In the listing below, find the line with "return [depth_block((x - half, x", then repeat exactly every line from the top through that one.

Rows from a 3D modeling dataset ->
════════════════

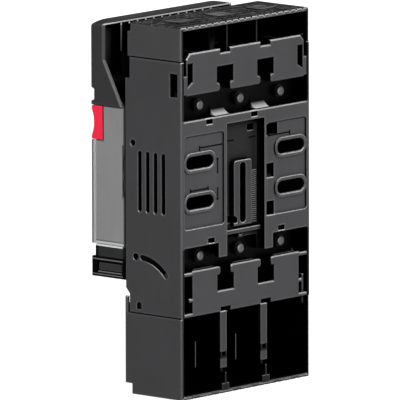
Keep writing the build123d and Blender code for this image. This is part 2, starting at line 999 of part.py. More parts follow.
def fuse_end_plates(x):
    """The two end plates of a fuse-link with their gripping lugs at the front."""
    half = fuse_body_width / 2 - end_plate_inset
    start = fuse_body_length / 2
    face = rectangle((-lug_front, -fuse_body_depth - end_plate_inset), (start, fuse_end))
    face += rectangle((-lug_front, -lug_back), (start, fuse_end + lug_reach))
    return both_ends(side_prism(face, x - half, x + half))


def fuse_blades(x):
    """The two knife blades of a fuse-link, bevelled at their tips."""
    blade = depth_block(
        (x - blade_thickness / 2, x + blade_thickness / 2),
        (blade_depth, blade_depth + blade_width),
        (fuse_end, fuse_length / 2),
    )
    tip_edges = blade.faces().sort_by(Axis.Z)[-1].edges()
    return both_ends(chamfer(tip_edges, blade_chamfer))


def cover_tongues(low, high, root):
    """Two tongues of a cover that slide along the insides of the base's side walls."""
    outer = inner_half - running_gap
    depth = (cover_tongue_depth, cover_tongue_depth + cover_tongue_width)
    tongue = depth_block((outer - cover_tongue_thickness, outer), depth, (low, high))
    tongue += depth_block((outer - cover_tongue_thickness, cover_half - cover_wall / 2), depth, root)
    return both_sides(tongue)


def breakout_grooves(edge, inward, depth_limit):
    """Grooves of the cable break-outs across the outer end face of a cover."""
    count = int(cover_inner / breakout_pitch)
    half = breakout_groove / 2
    heights = sorted((edge + inward * breakout_depth, edge - inward * overcut))
    return [
        depth_block(
            (i * breakout_pitch - half, i * breakout_pitch + half),
            (-overcut, depth_limit),
            heights,
        )
        for i in range(-count, count + 1)
    ]


def breakout_pads(outer_top):
    """Smooth raised patches on the upper cover, one over each pole."""
    half = breakout_pad_width / 2
    depths = (breakout_pad_start, breakout_pad_start + breakout_pad_length)
    heights = (outer_top - breakout_depth, upper_cover_top)
    return [depth_block((x - half, x + half), depths, heights) for x in poles]


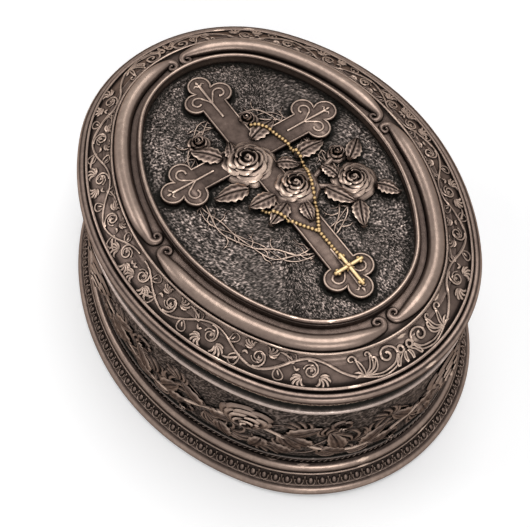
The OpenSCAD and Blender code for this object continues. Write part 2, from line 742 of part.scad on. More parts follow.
module bead_string(path) {
    total = strand_len(path, len(path) - 1);
    count = floor(total / (2 * bead_r + bead_gap));
    for (i = [0 : count - 1]) {
        p = along(path, total * i / count);
        translate([p[0], p[1], panel_z + relief_h(p[0], p[1]) + 0.6 * bead_r]) sphere(bead_r, $fn = 20);
    }
}

module rosary_beads() {
    color(gold) {
        bead_string([for (p = right_strand) on_cross(p)]);
        bead_string([for (p = left_strand) on_cross(p)]);
        bead_string([on_cross(strand_join), tail_end]);
    }
}

// Small gold cross with three buds at each end, lying on the foot of the large one
module crucifix_end() {
    bud = 0.62 * crucifix_w;
    circle(bud, $fn = 24);
    for (side = [-1, 1]) translate([-bud, side * bud]) circle(0.8 * bud, $fn = 24);
}

module rosary_crucifix() {
    arm = 0.4 * crucifix_length;
    bud = 0.62 * crucifix_w;
    span = 0.84 * crucifix_length;
    color(gold) translate([crucifix_x, crucifix_y, cross_top_z]) {
        linear_extrude(crucifix_t) {
            translate([bud, -crucifix_w / 2]) square([crucifix_length - 2 * bud, crucifix_w]);
            translate([arm - crucifix_w / 2, bud - span / 2]) square([crucifix_w, span - 2 * bud]);
            translate([crucifix_length - bud, 0]) crucifix_end();
            translate([bud, 0]) rotate(180) crucifix_end();
            for (side = [-1, 1]) translate([arm, side * (span / 2 - bud)]) rotate(90 * side) crucifix_end();
        }
        translate([arm, 0, crucifix_t]) sphere(0.6 * crucifix_w, $fn = 20);
    }
}

base_felt();
base_foot();
egg_row();
foot_leaf_band();
base_wall();
frieze_vine();
frieze_roses();
frieze_leaves();
floor_lining();
lid_shell();
lid_leaf_band();
rim_scrollwork();
medallion_panel();
medallion_rim();
frame_scroll_head_left();
frame_scroll_head_right();
frame_scroll_foot_left();
frame_scroll_foot_right();
cross();
thorn_wreath();
rose_blooms();
rose_leaves();
rosary_beads();
rosary_crucifix();
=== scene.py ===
"""Oval footed rosary box with a lift-off lid, in antiqued cast bronze.

Lengths here are in millimetres until a mesh is finished, and then turned into metres.
A place on a moulding is an inset from the foot's outer edge and a height above the table.
Every moulding follows one oval of four tangent arcs set out by a 3-4-5 triangle.
"""
import math

import bpy
import numpy as np
from mathutils import Matrix, Vector
from mathutils.bvhtree import BVHTree


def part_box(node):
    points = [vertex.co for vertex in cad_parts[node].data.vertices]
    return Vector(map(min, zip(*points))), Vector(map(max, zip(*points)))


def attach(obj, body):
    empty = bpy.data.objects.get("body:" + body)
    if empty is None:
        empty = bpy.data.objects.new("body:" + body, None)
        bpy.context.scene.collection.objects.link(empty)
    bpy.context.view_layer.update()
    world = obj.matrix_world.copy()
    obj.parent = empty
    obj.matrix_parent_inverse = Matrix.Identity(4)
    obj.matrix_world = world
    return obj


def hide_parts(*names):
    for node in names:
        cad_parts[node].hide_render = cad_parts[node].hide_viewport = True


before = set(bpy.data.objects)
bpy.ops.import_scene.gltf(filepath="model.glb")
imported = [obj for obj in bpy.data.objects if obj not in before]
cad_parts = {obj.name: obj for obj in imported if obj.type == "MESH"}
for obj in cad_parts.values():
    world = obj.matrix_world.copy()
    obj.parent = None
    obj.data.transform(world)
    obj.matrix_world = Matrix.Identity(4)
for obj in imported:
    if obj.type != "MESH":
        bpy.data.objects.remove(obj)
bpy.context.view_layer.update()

MM = 0.001

# The oval: end arcs round (END_C, 0) and side arcs round (0, -SIDE_C)
HALF_L = round(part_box("base_foot")[1][0] / MM)
HALF_W = round(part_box("base_foot")[1][1] / MM)
GAP = HALF_L - HALF_W
END_C = 1.5 * GAP
SIDE_C = 2 * GAP
END_R = HALF_L - END_C
SIDE_R = HALF_W + SIDE_C
JOINT = math.degrees(math.atan2(4, 3))

# Foot
FOOT_Z = 0.3
FLOOR_Z = 4.3
FOOT_BEAD = (1.9, 2.01, 1.9)
EGG_LOW = (1.615, 4.005)
EGG_HIGH = (3.815, 6.805)
FOOT_FILLET = (4.115, 7.255, 0.45)
FOOT_TORUS = (5.815, 8.53, 1.7)
FOOT_TOP_Z = 10.43
FELT_INSET = 3.0
FELT_T = 1.0

# Wall
FOOT_BAND = (6.715, 10.99, 0.7)
WALL_BEAD = (6.465, 13.03, 0.45)
WALL_LOW = (6.615, 13.48)
WALL_HIGH = (8.115, 42.28)
MOUTH_BEAD = (8.215, 42.98, 0.7)
SEAT = (9.315, 44.38)
MOUTH_I = 12.015
LINING_T = 1.2
LINING_GAP = 0.5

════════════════

Answer to this task ->
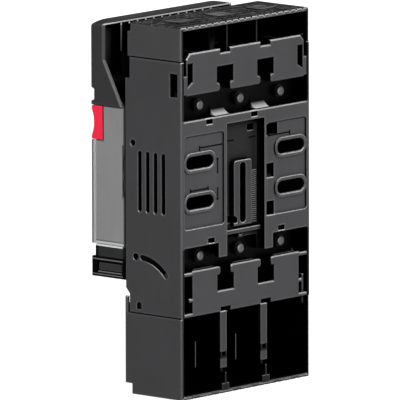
Keep writing the build123d and Blender code for this image. This is part 2, starting at line 999 of part.py. More parts follow.
def fuse_end_plates(x):
    """The two end plates of a fuse-link with their gripping lugs at the front."""
    half = fuse_body_width / 2 - end_plate_inset
    start = fuse_body_length / 2
    face = rectangle((-lug_front, -fuse_body_depth - end_plate_inset), (start, fuse_end))
    face += rectangle((-lug_front, -lug_back), (start, fuse_end + lug_reach))
    return both_ends(side_prism(face, x - half, x + half))


def fuse_blades(x):
    """The two knife blades of a fuse-link, bevelled at their tips."""
    blade = depth_block(
        (x - blade_thickness / 2, x + blade_thickness / 2),
        (blade_depth, blade_depth + blade_width),
        (fuse_end, fuse_length / 2),
    )
    tip_edges = blade.faces().sort_by(Axis.Z)[-1].edges()
    return both_ends(chamfer(tip_edges, blade_chamfer))


def cover_tongues(low, high, root):
    """Two tongues of a cover that slide along the insides of the base's side walls."""
    outer = inner_half - running_gap
    depth = (cover_tongue_depth, cover_tongue_depth + cover_tongue_width)
    tongue = depth_block((outer - cover_tongue_thickness, outer), depth, (low, high))
    tongue += depth_block((outer - cover_tongue_thickness, cover_half - cover_wall / 2), depth, root)
    return both_sides(tongue)


def breakout_grooves(edge, inward, depth_limit):
    """Grooves of the cable break-outs across the outer end face of a cover."""
    count = int(cover_inner / breakout_pitch)
    half = breakout_groove / 2
    heights = sorted((edge + inward * breakout_depth, edge - inward * overcut))
    return [
        depth_block(
            (i * breakout_pitch - half, i * breakout_pitch + half),
            (-overcut, depth_limit),
            heights,
        )
        for i in range(-count, count + 1)
    ]


def breakout_pads(outer_top):
    """Smooth raised patches on the upper cover, one over each pole."""
    half = breakout_pad_width / 2
    depths = (breakout_pad_start, breakout_pad_start + breakout_pad_length)
    heights = (outer_top - breakout_depth, upper_cover_top)
    return [depth_block((x - half, x + half), depths, heights) for x in poles]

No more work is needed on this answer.